== Your instructions ==
Of the records that follow, copy only the lines from the line containing "obj.parent = None" to the line containing "MEASURED_LENGTH = 0.9", both included, exactly as written.

== Given data ==

────────────────

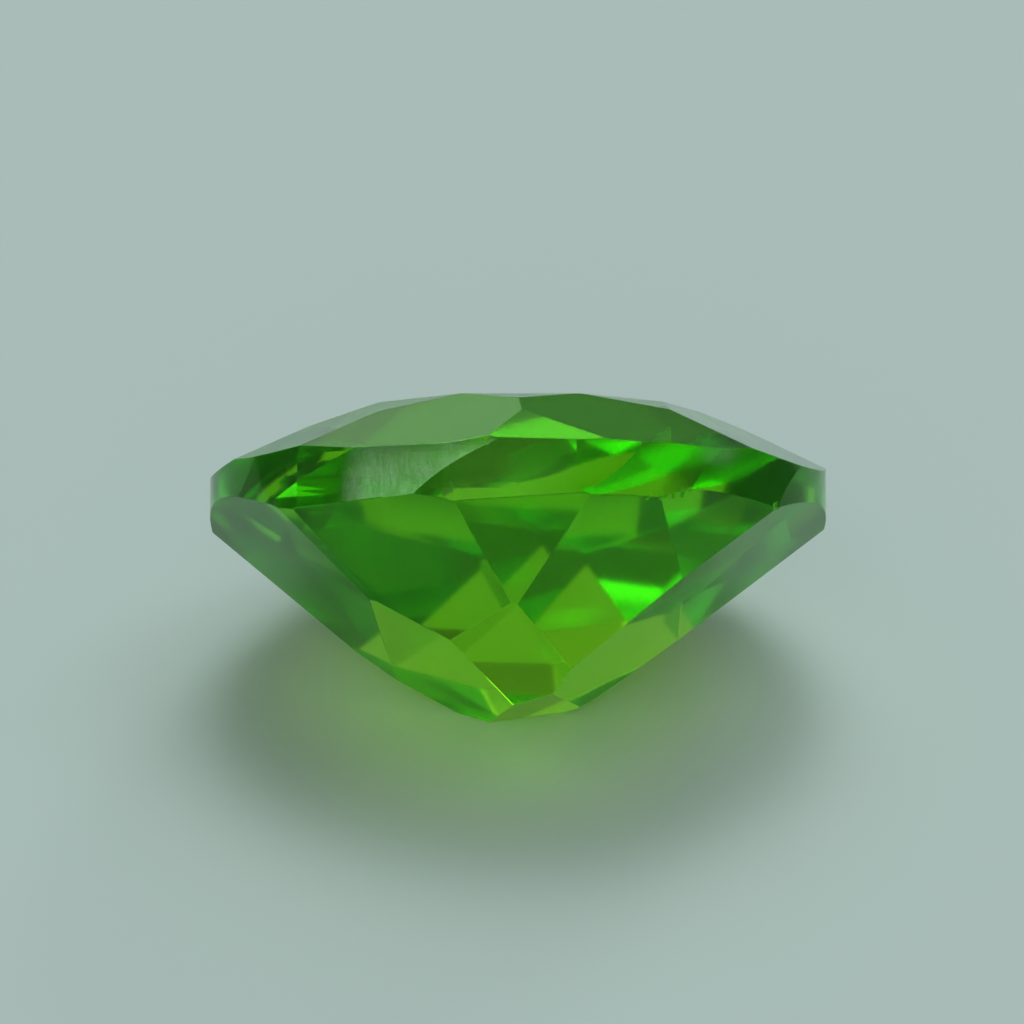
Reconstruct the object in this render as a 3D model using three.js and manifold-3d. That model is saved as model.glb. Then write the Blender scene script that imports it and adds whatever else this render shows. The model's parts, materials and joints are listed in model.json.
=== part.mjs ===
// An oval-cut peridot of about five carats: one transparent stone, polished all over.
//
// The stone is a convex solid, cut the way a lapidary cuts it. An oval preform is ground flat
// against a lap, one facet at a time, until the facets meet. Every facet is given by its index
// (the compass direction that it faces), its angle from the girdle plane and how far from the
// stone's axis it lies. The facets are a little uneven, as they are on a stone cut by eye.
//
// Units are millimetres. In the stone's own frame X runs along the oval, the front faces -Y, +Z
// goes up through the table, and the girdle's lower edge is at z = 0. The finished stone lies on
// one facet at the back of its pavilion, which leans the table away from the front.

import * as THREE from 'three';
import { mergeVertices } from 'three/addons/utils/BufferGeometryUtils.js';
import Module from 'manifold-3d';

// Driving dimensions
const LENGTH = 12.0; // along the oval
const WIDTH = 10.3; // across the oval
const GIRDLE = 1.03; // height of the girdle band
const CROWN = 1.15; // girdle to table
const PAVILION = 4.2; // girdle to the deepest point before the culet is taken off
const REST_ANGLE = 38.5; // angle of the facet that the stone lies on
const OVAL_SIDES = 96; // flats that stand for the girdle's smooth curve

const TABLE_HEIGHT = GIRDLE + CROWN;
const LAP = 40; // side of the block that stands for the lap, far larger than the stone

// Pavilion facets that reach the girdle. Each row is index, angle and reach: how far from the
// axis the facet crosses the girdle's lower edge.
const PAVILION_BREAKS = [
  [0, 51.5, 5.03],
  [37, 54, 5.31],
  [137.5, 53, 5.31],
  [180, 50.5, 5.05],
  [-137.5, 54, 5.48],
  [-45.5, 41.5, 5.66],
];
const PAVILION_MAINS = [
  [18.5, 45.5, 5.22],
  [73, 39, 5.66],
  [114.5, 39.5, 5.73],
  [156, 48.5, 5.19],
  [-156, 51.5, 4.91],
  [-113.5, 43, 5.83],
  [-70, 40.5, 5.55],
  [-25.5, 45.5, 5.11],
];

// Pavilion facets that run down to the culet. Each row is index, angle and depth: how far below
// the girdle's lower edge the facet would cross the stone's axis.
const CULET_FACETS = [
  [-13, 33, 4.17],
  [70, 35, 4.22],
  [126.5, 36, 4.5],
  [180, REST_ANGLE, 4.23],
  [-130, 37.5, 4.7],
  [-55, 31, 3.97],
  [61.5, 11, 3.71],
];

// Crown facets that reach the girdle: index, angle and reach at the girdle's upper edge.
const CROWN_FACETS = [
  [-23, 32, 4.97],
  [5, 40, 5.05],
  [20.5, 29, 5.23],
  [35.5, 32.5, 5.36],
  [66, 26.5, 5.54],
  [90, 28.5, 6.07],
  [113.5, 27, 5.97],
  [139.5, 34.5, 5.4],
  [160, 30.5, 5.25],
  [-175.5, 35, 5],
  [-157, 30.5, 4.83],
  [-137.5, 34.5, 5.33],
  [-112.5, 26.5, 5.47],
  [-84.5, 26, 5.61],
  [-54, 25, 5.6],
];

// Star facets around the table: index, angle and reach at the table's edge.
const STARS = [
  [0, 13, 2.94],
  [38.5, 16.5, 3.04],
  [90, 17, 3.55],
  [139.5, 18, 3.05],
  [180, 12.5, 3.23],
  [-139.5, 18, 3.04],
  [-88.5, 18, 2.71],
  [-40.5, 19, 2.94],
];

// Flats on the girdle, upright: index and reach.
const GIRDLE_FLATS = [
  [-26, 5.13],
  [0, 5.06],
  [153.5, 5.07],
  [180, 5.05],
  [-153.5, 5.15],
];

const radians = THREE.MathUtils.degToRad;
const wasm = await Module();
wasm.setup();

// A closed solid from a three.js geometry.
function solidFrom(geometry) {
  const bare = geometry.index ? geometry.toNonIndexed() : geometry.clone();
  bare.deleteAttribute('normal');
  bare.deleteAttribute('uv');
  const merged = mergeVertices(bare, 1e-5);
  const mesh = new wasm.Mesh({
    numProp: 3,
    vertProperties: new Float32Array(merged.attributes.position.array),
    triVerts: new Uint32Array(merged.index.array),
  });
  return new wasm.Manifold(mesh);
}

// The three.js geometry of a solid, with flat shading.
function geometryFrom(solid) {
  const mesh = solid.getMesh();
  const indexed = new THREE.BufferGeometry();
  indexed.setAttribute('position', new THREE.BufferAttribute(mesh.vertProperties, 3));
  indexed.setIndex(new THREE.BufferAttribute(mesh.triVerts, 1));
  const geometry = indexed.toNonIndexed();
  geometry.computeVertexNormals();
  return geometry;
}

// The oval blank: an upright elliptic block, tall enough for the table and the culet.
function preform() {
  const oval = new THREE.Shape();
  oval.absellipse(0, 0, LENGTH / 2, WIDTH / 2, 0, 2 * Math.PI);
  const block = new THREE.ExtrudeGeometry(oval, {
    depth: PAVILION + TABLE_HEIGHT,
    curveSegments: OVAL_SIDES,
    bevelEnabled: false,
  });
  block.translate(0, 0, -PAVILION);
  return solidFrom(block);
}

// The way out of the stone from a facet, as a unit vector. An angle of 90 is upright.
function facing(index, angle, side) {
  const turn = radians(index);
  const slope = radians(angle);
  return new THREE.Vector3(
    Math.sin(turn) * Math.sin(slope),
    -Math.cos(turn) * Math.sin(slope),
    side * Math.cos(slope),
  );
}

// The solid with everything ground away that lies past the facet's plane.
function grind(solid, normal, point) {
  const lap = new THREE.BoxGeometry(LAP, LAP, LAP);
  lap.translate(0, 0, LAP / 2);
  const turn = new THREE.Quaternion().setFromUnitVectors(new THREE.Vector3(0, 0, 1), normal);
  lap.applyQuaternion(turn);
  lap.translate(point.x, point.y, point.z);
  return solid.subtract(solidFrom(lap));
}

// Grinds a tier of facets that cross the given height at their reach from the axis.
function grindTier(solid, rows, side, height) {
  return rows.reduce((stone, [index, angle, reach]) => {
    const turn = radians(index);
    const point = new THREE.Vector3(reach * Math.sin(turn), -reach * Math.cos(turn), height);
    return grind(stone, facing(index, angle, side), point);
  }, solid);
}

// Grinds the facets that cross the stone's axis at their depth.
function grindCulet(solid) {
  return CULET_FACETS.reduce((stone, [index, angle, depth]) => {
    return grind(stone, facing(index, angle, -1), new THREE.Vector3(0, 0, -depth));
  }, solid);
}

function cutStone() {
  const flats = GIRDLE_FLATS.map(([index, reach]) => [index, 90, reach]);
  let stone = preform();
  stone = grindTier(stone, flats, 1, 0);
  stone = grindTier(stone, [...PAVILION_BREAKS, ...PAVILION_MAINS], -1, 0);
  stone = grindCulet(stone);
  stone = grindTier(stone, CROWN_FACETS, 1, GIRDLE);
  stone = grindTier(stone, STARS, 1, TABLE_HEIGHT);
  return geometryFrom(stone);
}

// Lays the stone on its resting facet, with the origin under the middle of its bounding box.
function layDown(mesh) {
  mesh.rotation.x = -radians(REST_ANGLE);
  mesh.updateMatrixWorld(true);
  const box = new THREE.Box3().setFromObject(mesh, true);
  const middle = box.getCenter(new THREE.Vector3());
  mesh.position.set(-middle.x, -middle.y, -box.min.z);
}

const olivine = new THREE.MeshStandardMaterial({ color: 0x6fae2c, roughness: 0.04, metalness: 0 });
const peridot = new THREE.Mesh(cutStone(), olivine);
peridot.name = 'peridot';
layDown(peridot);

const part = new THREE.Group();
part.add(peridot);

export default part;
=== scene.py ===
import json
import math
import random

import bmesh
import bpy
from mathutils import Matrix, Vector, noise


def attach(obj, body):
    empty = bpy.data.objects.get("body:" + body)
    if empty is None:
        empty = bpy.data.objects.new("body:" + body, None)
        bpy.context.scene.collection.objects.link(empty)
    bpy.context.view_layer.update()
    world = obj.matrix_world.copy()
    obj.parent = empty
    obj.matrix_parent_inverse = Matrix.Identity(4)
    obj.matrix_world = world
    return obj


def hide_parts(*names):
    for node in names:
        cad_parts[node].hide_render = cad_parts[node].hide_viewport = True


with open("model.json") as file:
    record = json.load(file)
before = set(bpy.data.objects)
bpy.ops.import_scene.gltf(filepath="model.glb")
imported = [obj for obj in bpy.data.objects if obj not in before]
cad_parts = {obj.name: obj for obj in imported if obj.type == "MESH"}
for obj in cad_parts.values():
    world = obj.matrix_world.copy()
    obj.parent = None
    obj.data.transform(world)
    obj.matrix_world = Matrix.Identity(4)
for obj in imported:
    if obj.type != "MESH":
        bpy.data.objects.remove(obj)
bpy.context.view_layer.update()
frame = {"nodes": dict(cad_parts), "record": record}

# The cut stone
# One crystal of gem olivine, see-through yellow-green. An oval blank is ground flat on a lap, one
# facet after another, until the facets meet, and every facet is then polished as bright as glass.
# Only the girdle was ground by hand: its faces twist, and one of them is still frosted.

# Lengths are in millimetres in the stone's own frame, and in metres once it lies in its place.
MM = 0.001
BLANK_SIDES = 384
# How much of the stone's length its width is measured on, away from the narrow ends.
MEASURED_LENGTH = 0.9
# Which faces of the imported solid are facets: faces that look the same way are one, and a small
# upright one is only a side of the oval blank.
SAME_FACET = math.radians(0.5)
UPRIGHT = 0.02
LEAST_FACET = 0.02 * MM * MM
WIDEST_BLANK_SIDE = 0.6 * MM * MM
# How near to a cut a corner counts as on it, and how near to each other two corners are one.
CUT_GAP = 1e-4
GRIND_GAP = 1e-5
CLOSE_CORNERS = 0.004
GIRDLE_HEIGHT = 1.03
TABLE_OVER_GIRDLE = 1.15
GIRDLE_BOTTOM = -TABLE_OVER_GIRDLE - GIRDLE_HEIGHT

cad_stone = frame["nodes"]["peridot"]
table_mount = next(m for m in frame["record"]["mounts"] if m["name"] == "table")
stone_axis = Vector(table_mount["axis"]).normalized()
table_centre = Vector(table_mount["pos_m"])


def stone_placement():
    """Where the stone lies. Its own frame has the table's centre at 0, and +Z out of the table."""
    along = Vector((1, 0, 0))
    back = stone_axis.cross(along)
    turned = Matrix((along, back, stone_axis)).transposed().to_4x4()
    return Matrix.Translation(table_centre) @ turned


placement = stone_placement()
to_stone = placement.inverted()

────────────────

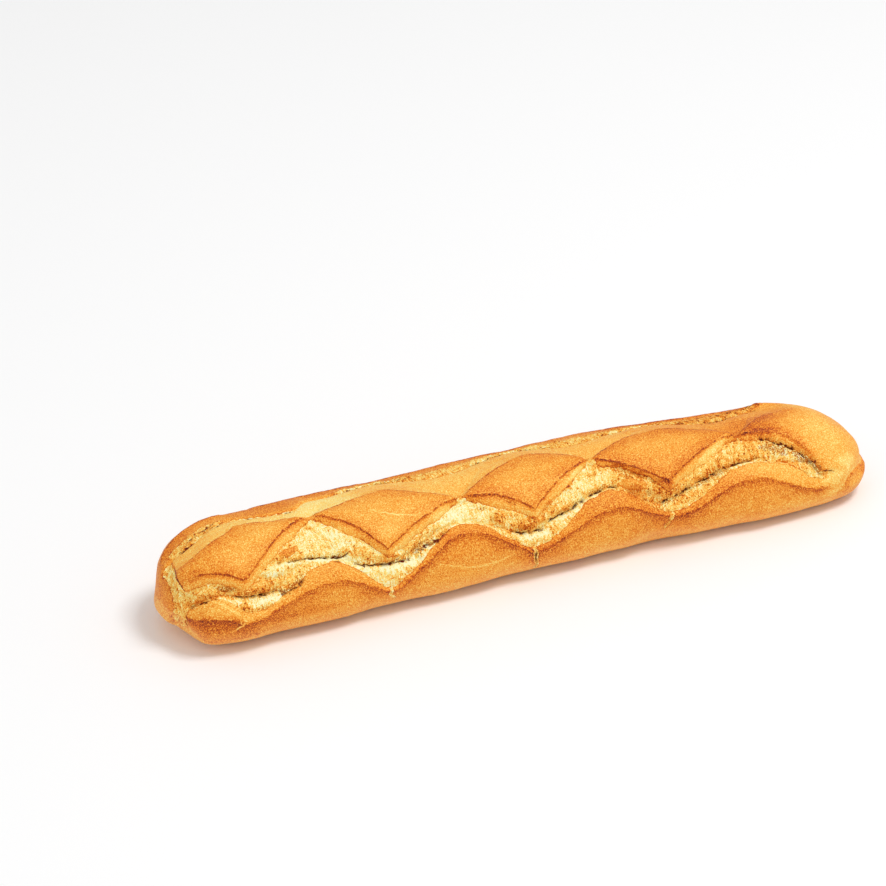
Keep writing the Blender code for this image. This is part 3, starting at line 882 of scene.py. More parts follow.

────────────────

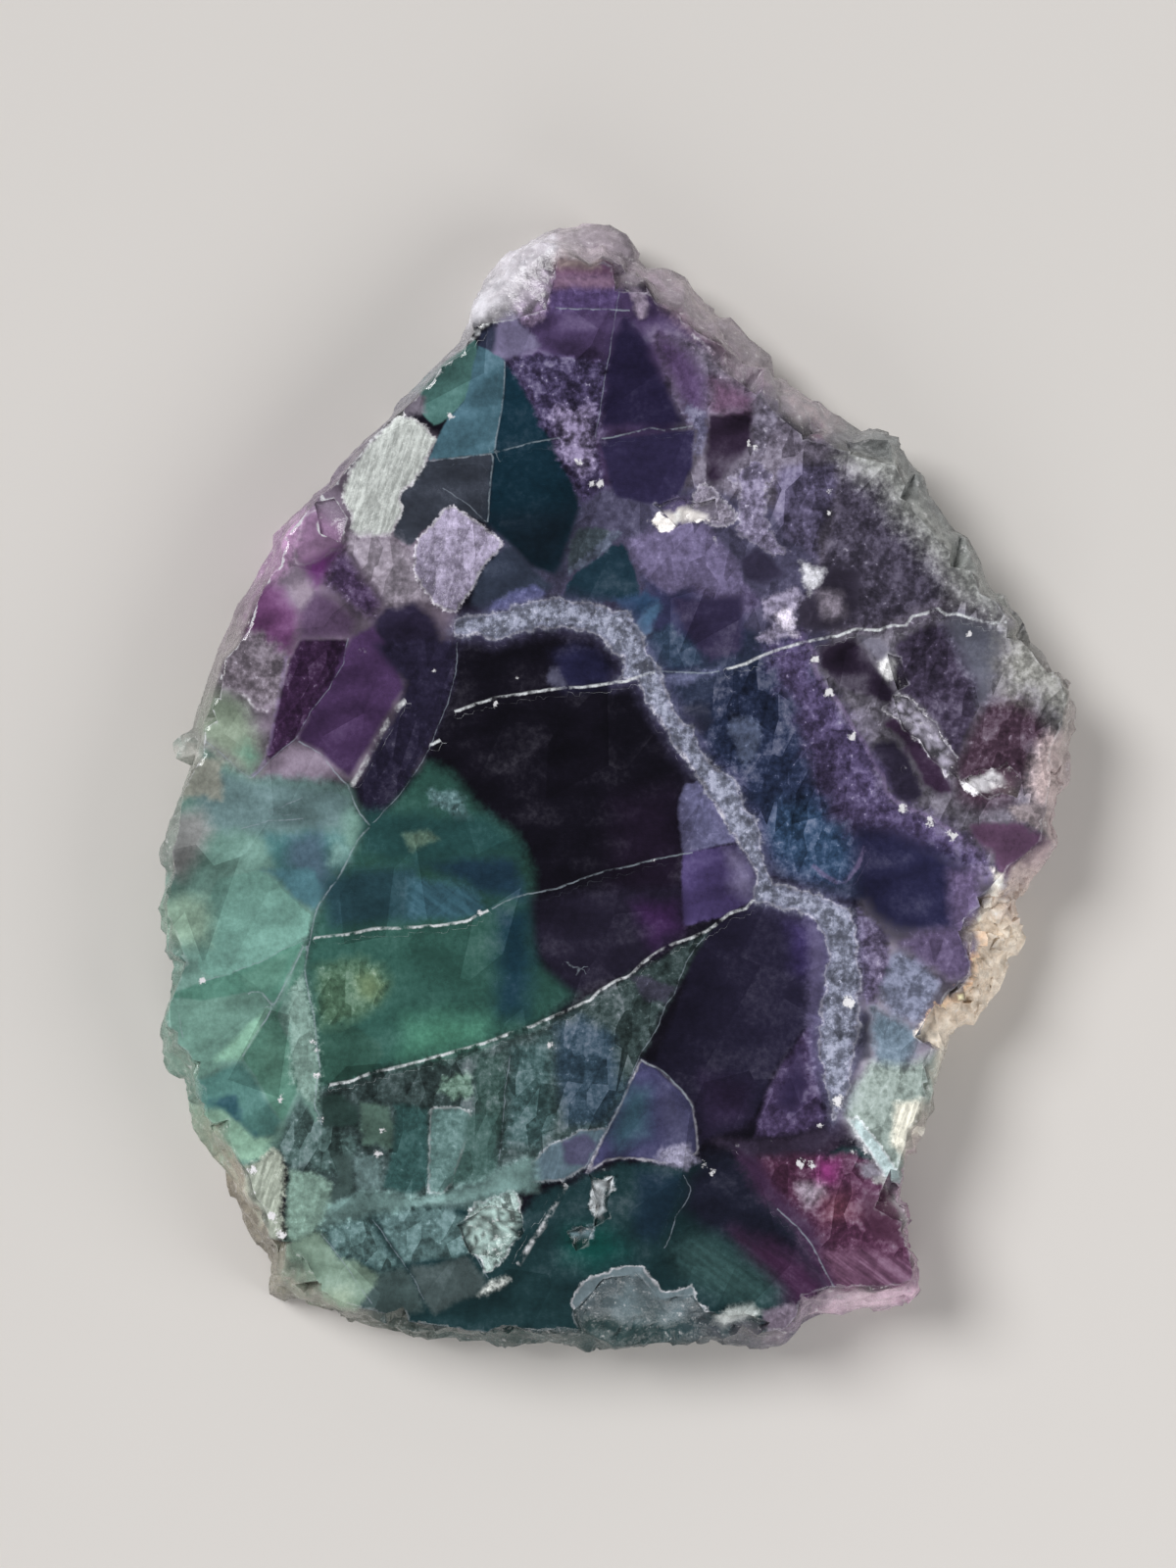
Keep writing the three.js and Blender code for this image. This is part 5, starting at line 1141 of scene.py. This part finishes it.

────────────────

== Task solution ==
    obj.parent = None
    obj.data.transform(world)
    obj.matrix_world = Matrix.Identity(4)
for obj in imported:
    if obj.type != "MESH":
        bpy.data.objects.remove(obj)
bpy.context.view_layer.update()
frame = {"nodes": dict(cad_parts), "record": record}

# The cut stone
# One crystal of gem olivine, see-through yellow-green. An oval blank is ground flat on a lap, one
# facet after another, until the facets meet, and every facet is then polished as bright as glass.
# Only the girdle was ground by hand: its faces twist, and one of them is still frosted.

# Lengths are in millimetres in the stone's own frame, and in metres once it lies in its place.
MM = 0.001
BLANK_SIDES = 384
# How much of the stone's length its width is measured on, away from the narrow ends.
MEASURED_LENGTH = 0.9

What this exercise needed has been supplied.